Though the hearings established nothing that would have precluded Kavanaugh’s confirmation other than dubious shameful rumors, evidence-challenged testimony and even false testimony, the left will not let the issue rest.
As with Trump, Kavanaugh had not yet taken his oath of office when the radicals started chanting impeachment based on nothing other than more the slander that had characterized the hearings and failed to block the confirmation. The call for Kavanaugh’s impeachment still echoes through the ranks of the bitterly angry politically malcontents.
Recognizing that impeaching Kavanaugh is virtually an impossibility, the left has come up with other schemes to circumvent the constitutional process and established procedures. Just as they went far afield in first trying to get presidential electors to violate their duty by not voting for Trump, and then attempting to have Congress simply refuse to allow the inauguration to go forward, the obsessed left-wingers are now ginning up a few very bizarre schemes to remove Kavanaugh from the bench without having to go through the pesky and likely unsuccessful process of impeachment.

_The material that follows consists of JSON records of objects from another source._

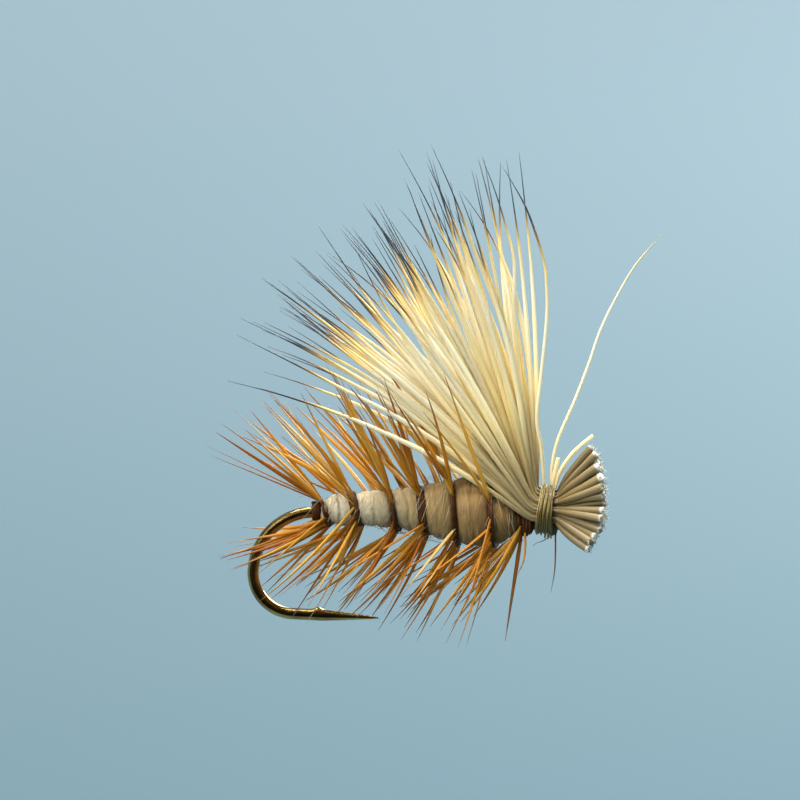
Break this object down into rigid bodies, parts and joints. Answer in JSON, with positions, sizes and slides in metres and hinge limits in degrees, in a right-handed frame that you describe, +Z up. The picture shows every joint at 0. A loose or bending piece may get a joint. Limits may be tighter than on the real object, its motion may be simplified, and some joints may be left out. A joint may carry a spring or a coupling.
{
  "type": "dry fly",
  "caption": "Caddis style dry fly on a ring-eye hook: dubbed body, palmered hackle, hair wing swept up and back, thread collar and a trimmed hair head.",
  "frame": {"origin": "centre of the hook's eye", "axes": "+X forward out of the eye along the shank, +Z up towards the wing, and +Y to the fly's left side; the hook's bend and point lie in the XZ plane below the shank"},
  "size_m": [0.0176, 0.0108, 0.0202],
  "materials": {
    "bronze_wire": "gloss",
    "tying_thread": "satin",
    "dubbing": "matte",
    "hackle_quill": "satin",
    "hackle_barb": "satin",
    "wing_hair": "satin"
  },
  "bodies": {
    "root": {"hook": "bronze_wire", "thread_base": "tying_thread", "whip_finish": "tying_thread", "thread_collar": "tying_thread", "thread_tag": "tying_thread", "dubbed_body": "dubbing", "hackle_stem": "hackle_quill", "stray_barbs": "hackle_barb", "hackle_barbs_turn_1": "hackle_barb", "hackle_barbs_turn_2": "hackle_barb", "hackle_barbs_turn_3": "hackle_barb", "hackle_barbs_turn_4": "hackle_barb", "hackle_barbs_turn_5": "hackle_barb", "hackle_barbs_turn_6": "hackle_barb", "hackle_barbs_turn_7": "hackle_barb", "wing_hair_near_side": "wing_hair", "wing_hair_far_side": "wing_hair", "wing_hair_bottom": "wing_hair", "wing_hair_middle": "wing_hair", "wing_hair_top": "wing_hair", "forward_stray_hair": "wing_hair", "wavy_stray_hair": "wing_hair", "hair_stubs": "wing_hair"}
  },
  "joints": []
}
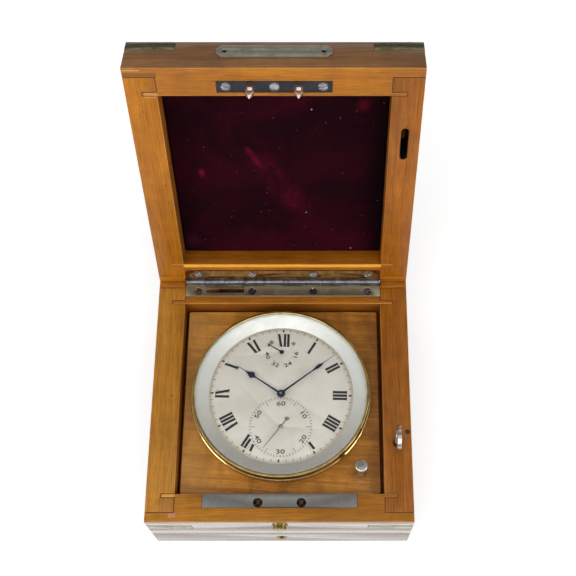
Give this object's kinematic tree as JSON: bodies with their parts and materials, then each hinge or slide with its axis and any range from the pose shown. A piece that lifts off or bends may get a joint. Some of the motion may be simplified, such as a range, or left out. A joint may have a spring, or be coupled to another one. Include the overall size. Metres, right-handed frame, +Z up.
{
  "type": "chronometer box",
  "caption": "Wooden chronometer box, open: hinged lid with latch hooks, middle tier that tilts up, lift-out board with a bowl, screwed bezel, dial, hands and winding key.",
  "frame": {"origin": "middle of the underside of the box", "axes": "+X to the right, -Y to the front where the button and keyhole are, +Z up"},
  "size_m": [0.17, 0.2459, 0.218],
  "materials": {
    "wood": "oiled, satin",
    "board_wood": "oiled, mottled",
    "velvet": "velvet",
    "dark_brass": "tarnished",
    "brass": "polished",
    "nickel": "nickel-plated",
    "dull_nickel": "dull nickel",
    "steel": "bright",
    "silvered": "silvered",
    "dial_silver": "silvered, matte",
    "blued_steel": "blued",
    "glass": "clear"
  },
  "bodies": {
    "base": {"base_front_wall": "wood", "base_rear_wall": "wood", "base_left_wall": "wood", "base_right_wall": "wood", "bottom_panel": "wood", "lock_body": "brass", "key_escutcheon": "brass", "base_hinge_leaf": "nickel", "base_hinge_screws": "nickel", "tier_hinge_pin": "steel"},
    "lock_bolt": {"lock_bolt": "steel"},
    "tier": {"tier_front_wall": "wood", "tier_rear_wall": "wood", "tier_left_wall": "wood", "tier_right_wall": "wood", "board_ledges": "wood", "strike_plate": "dull_nickel", "button_collar": "brass", "lock_link_plate": "steel", "tier_hinge_leaf": "nickel", "tier_hinge_screws": "nickel", "rim_hinge_leaf": "nickel", "lid_hinge_pin": "steel", "tier_corner_straps": "dark_brass", "latch_spring": "steel"},
    "latch": {"latch_slide": "steel"},
    "push_button": {"push_button": "brass"},
    "key": {"winding_key": "brass"},
    "lid": {"lid_front_rail": "wood", "lid_rear_rail": "wood", "lid_left_rail": "wood", "lid_right_rail": "wood", "lid_panel": "wood", "lid_lining": "velvet", "number_plate": "dull_nickel", "number_plate_screws": "nickel", "lid_corner_straps": "dark_brass", "hook_plate": "nickel", "hook_plate_screws": "nickel", "lid_hinge_leaf": "nickel", "lid_hinge_screws": "nickel"},
    "board": {"board": "board_wood", "lifting_knob": "nickel", "knob_nut": "brass", "bowl": "brass", "reflector_ring": "silvered", "dial": "dial_silver", "pillar_plate": "brass", "movement_pillars": "brass", "back_plate": "brass"},
    "glass": {"bezel_glass": "glass"},
    "bezel": {"bezel": "brass"},
    "minute": {"minute_hand": "blued_steel"},
    "hour": {"hour_hand": "blued_steel"},
    "seconds": {"seconds_hand": "blued_steel"},
    "up_down": {"up_down_hand": "blued_steel"}
  },
  "joints": [
    {"name": "lid_hinge", "type": "hinge", "parent": "tier", "child": "lid", "pos_m": [0, 0.0835, 0.057], "axis": [-1, 0, 0], "range_deg": [-107.2, 0]},
    {"name": "tier_hinge", "type": "hinge", "parent": "base", "child": "tier", "pos_m": [0, 0.0835, 0.024], "axis": [-1, 0, 0], "range_deg": [0, 70]},
    {"name": "board_lift", "type": "slide", "parent": "tier", "child": "board", "axis": [0, 0, 1], "range_m": [0, 0.08]},
    {"name": "bezel_rise", "type": "slide", "parent": "board", "child": "glass", "axis": [0, 0, 1], "range_m": [0, 0.003]},
    {"name": "bezel_turn", "type": "hinge", "parent": "glass", "child": "bezel", "pos_m": [0, 0, 0.054], "axis": [0, 0, 1], "range_deg": [0, 1080]},
    {"name": "minute_turn", "type": "hinge", "parent": "board", "child": "minute", "pos_m": [0, 0, 0.059], "axis": [0, 0, -1], "continuous": true},
    {"name": "hour_turn", "type": "hinge", "parent": "board", "child": "hour", "pos_m": [0, 0, 0.059], "axis": [0, 0, -1], "continuous": true},
    {"name": "seconds_turn", "type": "hinge", "parent": "board", "child": "seconds", "pos_m": [0, -0.0225, 0.059], "axis": [0, 0, -1], "continuous": true},
    {"name": "up_down_turn", "type": "hinge", "parent": "board", "child": "up_down", "pos_m": [0, 0.03, 0.059], "axis": [0, 0, 1], "range_deg": [-54, 298]},
    {"name": "button_press", "type": "slide", "parent": "tier", "child": "push_button", "axis": [0, 1, 0], "range_m": [0, 0.0015], "stiffness_N_per_m": 300, "springref_m": -0.002},
    {"name": "latch_slide", "type": "slide", "parent": "tier", "child": "latch", "axis": [0, 1, 0], "range_m": [0, 0.0015], "deforming": ["latch_spring"]},
    {"name": "bolt_throw", "type": "slide", "parent": "base", "child": "lock_bolt", "axis": [1, 0, 0], "range_m": [0, 0.008]},
    {"name": "key_lift", "type": "slide", "parent": "tier", "child": "key", "axis": [0, 0, 1], "range_m": [0, 0.04]}
  ],
  "couplings": [
    {"joint": "bezel_rise", "follows": "bezel_turn", "m_per_rad": 0.00015915},
    {"joint": "hour_turn", "follows": "minute_turn", "ratio": 0.083333},
    {"joint": "seconds_turn", "follows": "minute_turn", "ratio": 60},
    {"joint": "latch_slide", "follows": "button_press", "ratio": 1}
  ]
}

The one devious plan would require a compliant President – arguably a Democrat. It would also require the Democrats to have control of the Senate. The fact that neither of these prerequisites currently exists – and will not for at least the next two years — does not stop the left from proffering fantasy scenarios.

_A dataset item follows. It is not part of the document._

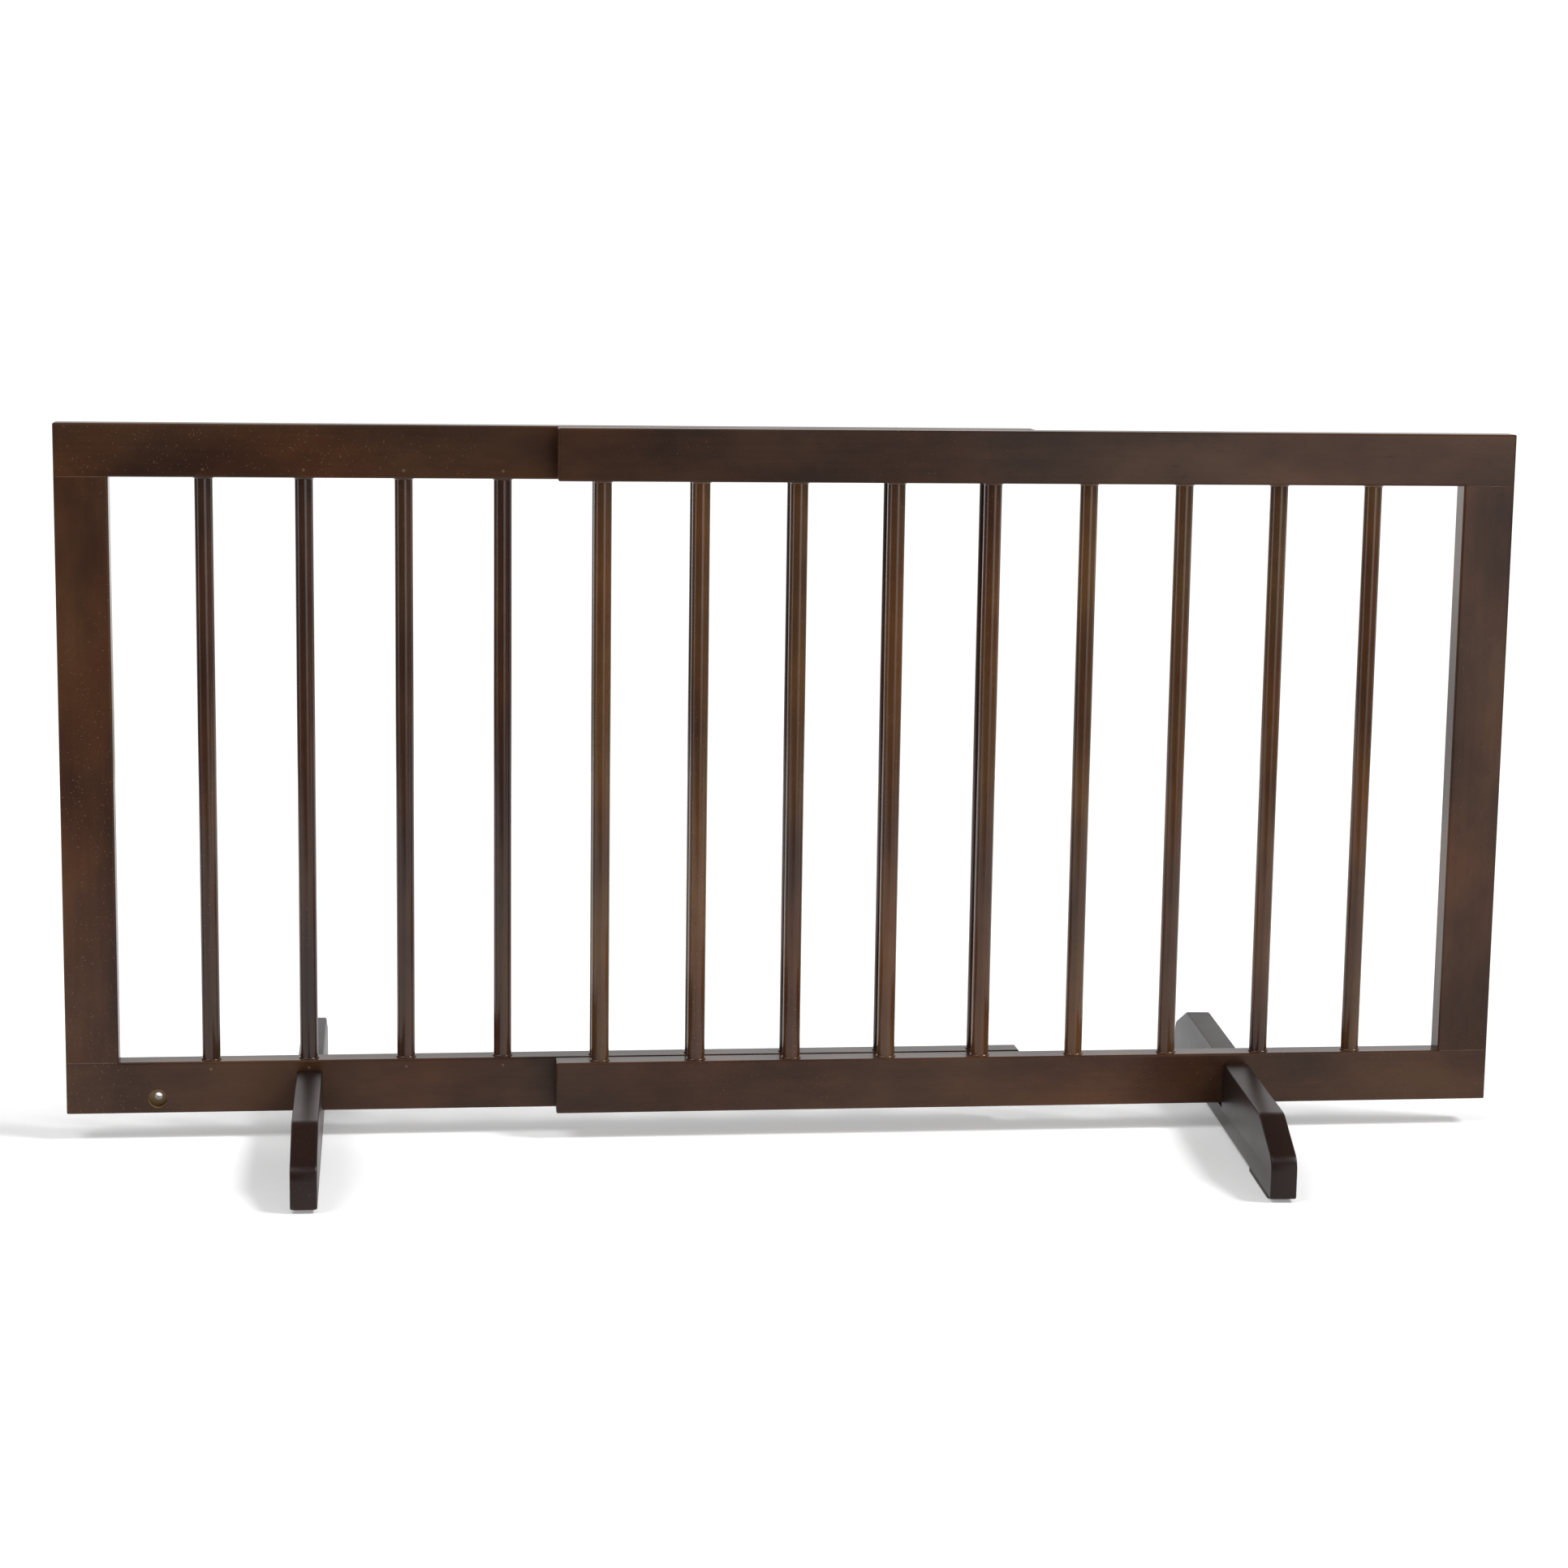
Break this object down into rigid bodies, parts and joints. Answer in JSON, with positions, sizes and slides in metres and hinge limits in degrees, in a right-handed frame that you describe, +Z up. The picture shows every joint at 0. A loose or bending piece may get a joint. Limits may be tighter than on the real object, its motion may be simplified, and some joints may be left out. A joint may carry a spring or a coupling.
{
  "type": "safety baby gate",
  "caption": "Free-standing step-over gate: two barred wooden panels that slide past each other on T-slot guides, each standing on a notched cross foot with non-slip pads.",
  "frame": {"origin": "on the floor, halfway along the gate as it stands and halfway between the two panels", "axes": "+X along the gate from the rear panel's end post to the front panel's end post, -Y towards the front, +Z up"},
  "size_m": [1.031, 0.4196, 0.508],
  "materials": {
    "board": "dark walnut stain, satin lacquer",
    "spindle": "dark walnut stain, satin lacquer",
    "foot": "dark walnut stain, satin lacquer",
    "dowel": "bare beech",
    "guide": "moulded nylon",
    "fastener": "zinc plated",
    "pad": "matte"
  },
  "bodies": {
    "rear_panel": {"rear_top_rail": "board", "rear_bottom_rail": "board", "rear_end_post": "board", "rear_spindle_1": "spindle", "rear_spindle_2": "spindle", "rear_spindle_3": "spindle", "rear_spindle_4": "spindle", "rear_spindle_5": "spindle", "rear_spindle_6": "spindle", "rear_spindle_7": "spindle", "rear_spindle_8": "spindle", "rear_spindle_9": "spindle", "rear_joint_dowels": "dowel", "rear_brads": "fastener", "upper_inner_guide": "guide", "upper_outer_guide": "guide", "lower_inner_guide": "guide", "lower_outer_guide": "guide", "guide_screws": "fastener"},
    "front_panel": {"front_top_rail": "board", "front_bottom_rail": "board", "front_end_post": "board", "front_spindle_1": "spindle", "front_spindle_2": "spindle", "front_spindle_3": "spindle", "front_spindle_4": "spindle", "front_spindle_5": "spindle", "front_spindle_6": "spindle", "front_spindle_7": "spindle", "front_spindle_8": "spindle", "front_spindle_9": "spindle", "front_joint_dowels": "dowel", "front_brads": "fastener"},
    "left_foot": {"left_foot": "foot", "left_foot_rail_pad": "pad", "left_foot_front_pad": "pad", "left_foot_rear_pad": "pad"},
    "right_foot": {"right_foot": "foot", "right_foot_rail_pad": "pad", "right_foot_front_pad": "pad", "right_foot_rear_pad": "pad"}
  },
  "joints": [
    {"name": "panel_slide", "type": "slide", "parent": "rear_panel", "child": "front_panel", "axis": [1, 0, 0], "range_m": [-0.11, 0.24]},
    {"name": "left_foot_slide", "type": "slide", "parent": "rear_panel", "child": "left_foot", "axis": [1, 0, 0], "range_m": [-0.15, 0.03]},
    {"name": "right_foot_slide", "type": "slide", "parent": "front_panel", "child": "right_foot", "axis": [1, 0, 0], "range_m": [-0.02, 0.15]}
  ]
}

Here is how the nutty idea works according to the nutcases. The President appoints Kavanaugh to fill a vacancy on a lower court – maybe even the D.C. Court of Appeals from whence he came. The Senate then confirms that appointment and, they believe, Kavanaugh is therefore automatically demoted and there is a seat available on the Court for that Democrat President to nominate a replacement.
This is not only a nutty idea, it is downright dangerous. There is a reason – and a good one – why the Founders provided lifetime appointments to the federal judiciary. Where the radical’s radical idea comes into play, every new President could literally clear the court and appoint all new justices – if he or she had a compliant Senate.

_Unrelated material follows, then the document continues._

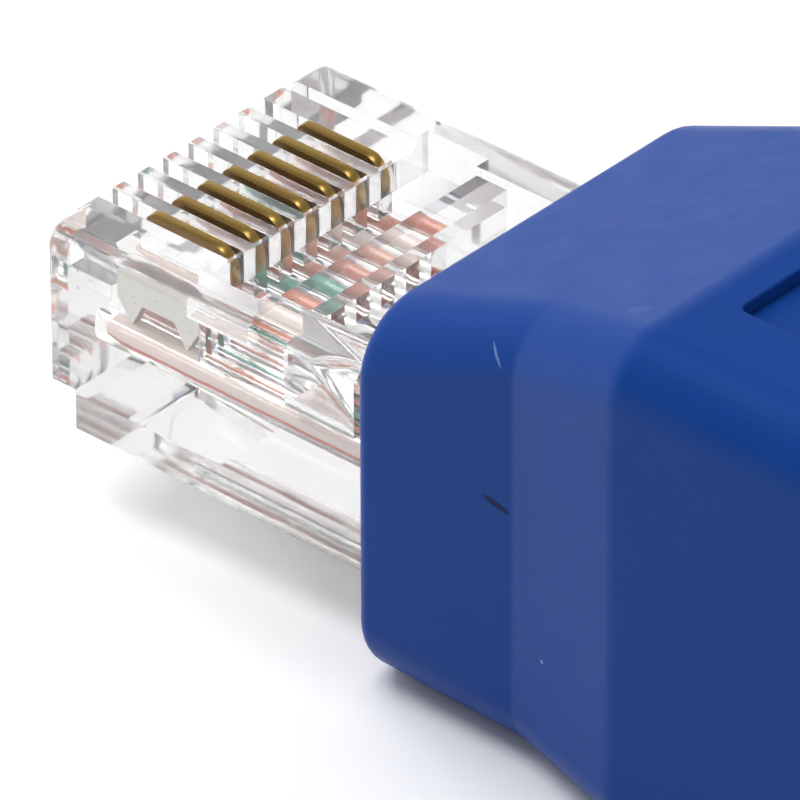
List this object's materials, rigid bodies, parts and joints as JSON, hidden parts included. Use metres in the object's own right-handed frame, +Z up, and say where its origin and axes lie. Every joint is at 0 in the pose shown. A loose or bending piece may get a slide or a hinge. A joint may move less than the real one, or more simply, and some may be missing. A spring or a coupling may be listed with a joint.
{
  "type": "ethernet adapter",
  "caption": "Plug-to-socket network adapter: a clear modular plug with gilt contacts stands out of a flared blue moulded housing with a modular socket in its rear end.",
  "frame": {"origin": "centre of the footprint, on the surface that the housing lies on", "axes": "+X from the plug's nose to the socket, +Y across the contacts to the far side, +Z up with the contacts on top"},
  "size_m": [0.052, 0.0168, 0.0155],
  "materials": {
    "clear_plastic": "clear polycarbonate, glossy",
    "gilt_contact": "gold flash over stamped phosphor bronze",
    "blue_housing": "royal blue soft moulding, satin",
    "socket_plastic": "dark blue moulding, satin",
    "wire_pale_orange": "wire insulation",
    "wire_orange": "wire insulation",
    "wire_pale_green": "wire insulation",
    "wire_blue": "wire insulation",
    "wire_green": "wire insulation"
  },
  "bodies": {
    "root": {"plug_body": "clear_plastic", "contact_blade_1": "gilt_contact", "contact_blade_2": "gilt_contact", "contact_blade_3": "gilt_contact", "contact_blade_4": "gilt_contact", "contact_blade_5": "gilt_contact", "contact_blade_6": "gilt_contact", "contact_blade_7": "gilt_contact", "wire_1": "wire_orange", "wire_2": "wire_pale_orange", "wire_3": "wire_green", "wire_4": "wire_blue", "wire_5": "wire_pale_green", "wire_6": "wire_orange", "wire_7": "wire_pale_orange", "housing": "blue_housing", "socket_insert": "socket_plastic", "socket_spring_1": "gilt_contact", "socket_spring_2": "gilt_contact", "socket_spring_3": "gilt_contact", "socket_spring_4": "gilt_contact", "socket_spring_5": "gilt_contact", "socket_spring_6": "gilt_contact", "socket_spring_7": "gilt_contact", "socket_spring_8": "gilt_contact"}
  },
  "joints": []
}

They cite the case of Stuart V. Laird. That involved the appointment of 16 new federal judges to 16 new positions by outgoing President John Adams. Upon taking over, Thomas Jefferson abolished all the positions. The Court seemingly upheld Jefferson’s secondary argument that judges could be compelled to serve as Appellate Judges against their will. Using this dubious example, the Kavanaugh haters believe that he would have to serve on the Appellate Court even if he did not wish to do so. Of course, the whole thing is nonsense.
In the second proposal, Congress would create, by a simple majority, a panel of judges to determine a “good behavior standard” for judges. This panel of jurists would then be empowered to decide if any judge fell short of good behavior – in which case, they would be removed from the bench by a presidential signature.
Supporters of this lunacy argue that judges charged with criminal felonies are removed from hearing cases although they retain their seat and salary until the issue is resolved. Of course, a charge of criminality is quite easy to define, but “good behavior” would open the process to arbitrary definition chaos.
Those who see merit in such processes note that the procedure can be found in English law of the 1700s, in the colonial constitutions of New York, South Carolina and Massachusetts, and was used by the Continental Congress in establishing laws for the Northwest Territories. That fact that all of these findings were before the 1789 ratification of the U.S. Constitution – which has no such provision – renders them meaningless.
One of the people arguing in favor of these longshot ideas is Aziz Huq, a professor of law at the University of Chicago. He actually believes that the latter option would be a great improvement to our constitutional system.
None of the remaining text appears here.